Yesterday one of the women working near me had a hurting finger. I’m not sure what the problem was, but she covered it in cream and then needed to wrap it in cloth in order to continue working. I witnessed her appeal to a coworker, I assume for help in binding the finger. The answer appeared to be in the negative, and the coworker walked away. (In the coworker’s defense, the cream-covered finger did look rather messy and unappealing.) I watched this woman work to wrap her own finger. She got to a certain point in the process and really couldn’t complete the task on her own. That is when she noticed me sitting there. Luckily it doesn’t take language ability to tie strings around a bandage, just a decent grasp of body-language and verbal signals for how tight is tight enough. Once the cloth was secured, she waved her finger triumphantly towards the other women, showing off her ingenious problem-solving abilities. And my badge of honor for the day was being in the right place at the right time to tie string around a finger.
“He heals the brokenhearted and binds up their wounds” (Psalm 147:3). Living the presence of Jesus among people can be so simple. It can be so small that you overlook it.
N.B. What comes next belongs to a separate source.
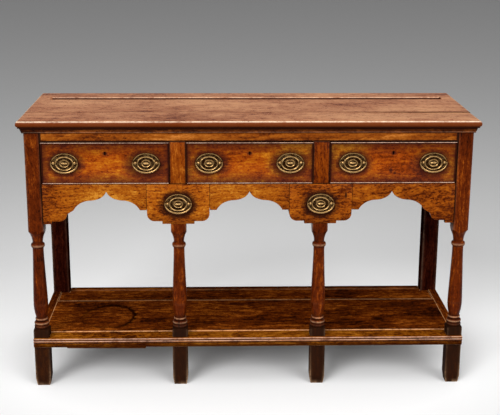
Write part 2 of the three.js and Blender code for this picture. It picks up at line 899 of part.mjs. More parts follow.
// The front: bead, keyhole, bolt holes, a bed for the lock's flange and sockets for the tails.
function longFront() {
  const blank = board([-longHalf, 0, longFrontFloor], [longHalf, frontThickness, longFrontTop]);
  const sockets = dovetails(longSideInner - dovetail.gap, longHalf + overrun, dovetail.gap);
  const holes = [-handleOffset, handleOffset].flatMap((x) => {
    return boltHoles(x, longFrontMiddle, frontThickness);
  });
  const bed = board(
    [-lock.width / 2 - seat, frontThickness - lock.flange - seat, longFrontTop - lock.flangeHeight - seat],
    [lock.width / 2 + seat, frontThickness + overrun, longFrontTop + overrun],
  );
  const cutters = [...sockets, ...sockets.map(mirrored), ...holes, bed, keyholeCutter()];
  return cut(join(blank, cockBead()), ...cutters);
}

// The box behind a front: dovetailed sides, a back let down between them and a raised bottom.
function longBox() {
  const front = frontThickness + seat;
  const bottomFloor = longFrontFloor + drawerBottomRaise;
  const side = board([longSideInner, front, longFrontFloor], [longHalf, drawerDepth, longSideTop]);
  const right = join(side, ...dovetails(longSideInner, longHalf));
  const back = board(
    [-longHalf + weld, drawerDepth - drawerWall, bottomFloor],
    [longHalf - weld, drawerDepth, longSideTop - drawerBackDrop],
  );
  const bottom = board(
    [-longSideInner - weld, front, bottomFloor],
    [longSideInner + weld, drawerDepth, bottomFloor + drawerBottom],
  );
  return join(right, mirrored(right), back, bottom);
}

// A lock: case, a flange let into the top of the front, and a pin in the key's bore.
function drawerLock() {
  const half = lock.width / 2;
  const face = frontThickness + seat;
  const back = face + lock.depth;
  const middle = longFrontMiddle + keyhole.rise;
  const body = board([-half, face, longFrontTop - lock.height], [half, back, longFrontTop]);
  const flange = board(
    [-half, frontThickness - lock.flange, longFrontTop - lock.flangeHeight],
    [half, back, longFrontTop],
  );
  const boreBack = back - lock.flangeHeight;
  const bore = new THREE.CylinderGeometry(lock.bore, lock.bore, 2 * (boreBack - face), 2 * boltFacets)
    .translate(0, face, middle);
  const post = new THREE.CylinderGeometry(lock.pin, lock.pin, back - face, boltFacets)
    .translate(0, (back + face) / 2, middle);
  return join(cut(join(body, flange), bore), post);
}

const longForms = {
  front: longFront(),
  box: longBox(),
  lock: drawerLock(),
  plate: handlePlate(frontThickness),
};

function longDrawer(name, x) {
  return placed(
    x,
    0,
    0,
    piece(name + "_front", longForms.front, oakFront),
    piece(name + "_box", longForms.box, oakInside),
    piece(name + "_lock", longForms.lock, iron),
    handle(name + "_handle_left", -handleOffset, longFrontMiddle, longForms.plate),
    handle(name + "_handle_right", handleOffset, longFrontMiddle, longForms.plate),
  );
}

// Spice drawers, each with its origin at the middle of its pier

const spiceHalf = housingWidth / 2 - housingWall - slideGap;
const spiceFloor = housingFloor + housingWall + footGap;
const spiceSideTop = openingFloor - runnerThickness - spiceHeadGap;

// The front is the pier of the apron itself, from one arch's step to the next.
function spiceFront() {
  const left = placeEdge(pierEdge(), -middleLegX, 1, frontGap);
  const right = placeEdge(pierEdge(), middleLegX, -1, frontGap).reverse();
  const half = spiceFrontWidth / 2 - frontGap;
  const top = openingFloor - frontGap;
  const outline = [new THREE.Vector2(-half, top), ...left, ...right, new THREE.Vector2(half, top)];
  const blank = frontSlab(new THREE.Shape(outline), 0, apronThickness);
  const groove = board(
    [spiceHalf - spiceWall - seat, apronThickness - spiceGroove, spiceFloor - seat],
    [spiceHalf + seat, apronThickness + overrun, spiceSideTop + seat],
  );
  return cut(blank, groove, mirrored(groove), ...boltHoles(0, spiceFrontMiddle, apronThickness));
}

function spiceBox() {
  const front = apronThickness + seat;
  const tongue = apronThickness - spiceGroove + seat;
  const bottomFloor = spiceFloor + spiceBottomRaise;
  const side = board([spiceHalf - spiceWall, tongue, spiceFloor], [spiceHalf, spiceDepth, spiceSideTop]);
  const back = board(
    [-spiceHalf + weld, spiceDepth - spiceWall, bottomFloor],
    [spiceHalf - weld, spiceDepth, spiceSideTop - drawerBackDrop],
  );
  const bottom = board(
    [-spiceHalf + spiceWall - weld, front, bottomFloor],
    [spiceHalf - spiceWall + weld, spiceDepth, bottomFloor + spiceBottom],
  );
  return join(side, mirrored(side), back, bottom);
}

const spiceForms = {
  front: spiceFront(),
  box: spiceBox(),
  plate: handlePlate(apronThickness),
};

function spiceDrawer(name, x) {
  return placed(
    x,
    0,
    0,
    piece(name + "_front", spiceForms.front, oakFront),
    piece(name + "_box", spiceForms.box, oakInside),
    handle(name + "_handle", 0, spiceFrontMiddle, spiceForms.plate),
  );
}

// Assembly

function top() {
  return placed(
    0,
    0,
    0,
    piece("top_board_front", topFront(), oakTop),
    piece("top_board_back", topBack(), oakTop),
    piece("cornice_front", corniceFront(), oakFrame),
    ...pair("cornice", corniceSide(), oakFrame),
  );
}

function frame() {
  return placed(
    0,
    0,
    0,
    ...pair("corner_leg", frontLeg(halfWidth - legSquare / 2, topUnderside - seat), oakLeg),
    ...pair("mid_leg", middleLeg(), oakLeg),
    ...pair("rear_post", rearPost(), oakLeg),
    piece("top_rail", topRail(), oakFrame),
    ...pair("muntin", muntin(), oakFrame),
    piece("drawer_rail", drawerRail(), oakFrame),
    piece("apron_centre", apronCentre(), oakFront),
    ...pair("apron", apronEnd(), oakFront),
    ...pair("end_panel", endPanel(), oakFrame),
    piece("back_panel", backPanel(), oakInside),
    ...pair("runner", endRunner(), oakInside),
    ...pair("spice_housing", spiceHousing(), oakInside),
  );
}

function potBoard() {
  return placed(
    0,
    0,
    0,
    piece("pot_rail_front", potFrontRail(), oakPot),
    ...pair("pot_rail", potSideRail(), oakPot),
    piece("pot_rail_back", potBackRailBoard(), oakPot),
    piece("pot_board_main", potMainBoard(), oakPot),
    piece("pot_board_back", potBackBoard(), oakPot),
  );
}

// The footprint runs from the nosing of the top to the top's back edge.
const footprintMiddle = (carcaseDepth + topBackOverhang - topOverhang) / 2;

export default placed(
  0,
  -footprintMiddle,
  0,
  top(),
  frame(),
  potBoard(),
  longDrawer("drawer_left", -bayPitch),
  longDrawer("drawer_centre", 0),
  longDrawer("drawer_right", bayPitch),
  spiceDrawer("spice_drawer_left", -middleLegX),
  spiceDrawer("spice_drawer_right", middleLegX),
);
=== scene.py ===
"""A low oak dresser base dressed round its fixed frame: boards with eased arrises, turned legs,
a shaped apron, beaded drawers and oval brass handles, in waxed oak."""

import math
import zlib
from contextlib import contextmanager
from functools import cache

import bmesh
import bpy
import numpy as np
from mathutils import Matrix, Vector


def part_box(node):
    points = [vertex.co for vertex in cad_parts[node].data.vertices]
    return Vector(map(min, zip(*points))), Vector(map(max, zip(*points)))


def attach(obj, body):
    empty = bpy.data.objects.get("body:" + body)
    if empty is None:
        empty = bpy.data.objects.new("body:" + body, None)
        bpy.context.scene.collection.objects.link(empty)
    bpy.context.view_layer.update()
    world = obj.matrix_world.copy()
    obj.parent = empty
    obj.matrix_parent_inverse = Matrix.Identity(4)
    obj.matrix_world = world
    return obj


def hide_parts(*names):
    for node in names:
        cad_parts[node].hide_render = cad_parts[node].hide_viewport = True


bl_info = {
    "name": "Dresser base",
    "version": (1, 0, 0),
    "blender": (4, 5, 0),
    "location": "3D View > Sidebar > Dresser",
    "description": "Makes the oak boards, turned legs, drawers and brass handles of a dresser base",
    "category": "Object",
}

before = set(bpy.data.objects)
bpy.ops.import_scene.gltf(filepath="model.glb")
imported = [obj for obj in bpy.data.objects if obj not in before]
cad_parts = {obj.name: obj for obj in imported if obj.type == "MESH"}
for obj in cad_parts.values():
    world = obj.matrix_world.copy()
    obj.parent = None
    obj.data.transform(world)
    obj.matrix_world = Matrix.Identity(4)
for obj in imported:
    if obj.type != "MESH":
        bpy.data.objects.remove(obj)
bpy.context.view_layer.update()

MM = 0.001

# Where the frame's own pieces are, in metres
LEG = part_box("corner_leg_right")
MID_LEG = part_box("mid_leg_right")
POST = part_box("rear_post_right")
TOP_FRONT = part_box("top_board_front")
TOP_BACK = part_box("top_board_back")
POT_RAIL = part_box("pot_rail_front")
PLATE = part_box("drawer_centre_handle_right_plate")
FACE = LEG[0][1]  # the front face of the legs
LEG_SIDE = LEG[1][0] - LEG[0][0]
PIER_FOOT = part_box("spice_drawer_right_front")[0][2]
MID_X = (MID_LEG[0][0] + MID_LEG[1][0]) / 2
PIER_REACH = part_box("apron_centre")[1][0]
HANDLE_OFFSET = (PLATE[0][0] + PLATE[1][0]) / 2

SEAT = 0.3 * MM  # between pieces that rest on each other
WELD = 0.005 * MM  # points nearer to each other than this become one
FRAME_WELD = 0.02 * MM  # the same for the frame's own meshes
FLAT = math.radians(0.5)  # faces that turn less than this against each other become one
PROUD = 0.2 * MM  # what stands further than this before the face of the legs is a moulding
HAIR = 0.05 * MM  # a sharp step in a leg has a ring of points this far above and below it
RAIL_HOUSING = 15 * MM  # how deep the legs are cut for the front rail of the pot board
PIER_HOUSING = 18.6 * MM  # how deep the middle legs are cut for a pier
LOW_RINGS = 230 * MM  # the rings above the block of a leg are below this height

# The groove of the top, which plates stand in
GROOVE_REACH = 645 * MM  # to its stopped ends
GROOVE_MIDDLE = FACE + 382 * MM
GROOVE_DEPTH = 10 * MM
GROOVE_STOP = 4 * MM  # how far it takes to run out at an end
JOINT_SINK = 2.5 * MM  # of the front board of the top, at the right end of its rear edge
SINK_START, SINK_RUN = 250 * MM, 250 * MM  # where it begins to grow and how far on it is full
SINK_LEFT_SHARE = 0.15  # of it, to the left of its start
SINK_WIDTH = 140 * MM  # from the rear edge
SINK_ROWS = (15, 30, 50, 75, 105)  # of points before the rear edge, in millimetres

# Handles, in millimetres
BOLT_OFFSET = 31.5  # from the plate's middle to each of its bolts
BOLT_RISE = 3.0  # of the bolts over the plate's middle
BOLT_HEAD = 4.8  # radius
BOLT_SHANK = 2.5
BOLT_NECK = 0.669  # in radians: how far a bolt's round head goes on behind its widest place
SHANK_START = -4.7  # depth at which a bolt's shank begins, behind its head
NUT_RADIUS = 5.0
NUT_HEIGHT = 3.0
PIN_STAND = 7.8  # of a bail's pins before the face
BOSS_HEIGHT = 3.6

# Paler round the first two arches, and darker to the right with painted shade, from places in
# millimetres and ages
APRON_AGES_AND_SHADE = (
    (-600, 0.6), (-440, -0.35), (-200, 0.35), (-60, -0.4), (160, 0.65), (600, 0.7),
)
# The pot board darkens to the right with painted shade
POT_BOARD_AGES_AND_SHADE = ((-600, -0.1), (0, 0.1), (600, 0.5))

# Strips of painted highlight or painted shade along the pot board's boards: from the near edge
# (0) or the far one (1), the strip's two distances in millimetres, and what it has
PAINTED_LIGHT_STRIPS = {
    "pot_board_main": ((1, -12, 0, "wear", 0.4),),
    "pot_board_back": (
        (0, 0, 14, "dirt", 0.85),
        (1, -14, 0, "dirt", 0.7),
        (1, -40, -26, "wear", 0.15),
    ),
}

BOX_ARRIS = 0.8 * MM
LOCK_ARRIS = 0.3 * MM
BEAD_ARRIS = 0.4 * MM

SIDES = (("left", -1), ("right", 1))
LONG_DRAWERS = ("drawer_left", "drawer_centre", "drawer_right")
SPICE_DRAWERS = ("spice_drawer_left", "spice_drawer_right")


# Meshes


def clamp(value, low=0.0, high=1.0):
    """The value, or the limit that it lies beyond."""
    return max(low, min(high, value))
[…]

After all, it’s just basic kindness to help someone when they need it. But there is something significant in the willingness to help with the little thing that no one else wants to do. It contains a seed of the Kingdom. It is a glimpse of what the world will be when God’s way rules. Yesterday, I heard whispers of the presence of Jesus. Maybe when I look back at my time in this place and wonder what it was all about, I will say, “I did no great things. I had no great roles or responsibilities. But I did get to bind up a finger.”
“The Kingdom of God does not come with your careful observation, nor will people say, ‘Here it is,’ or ‘There it is,’ because the Kingdom of God is within you” (Luke 17:21).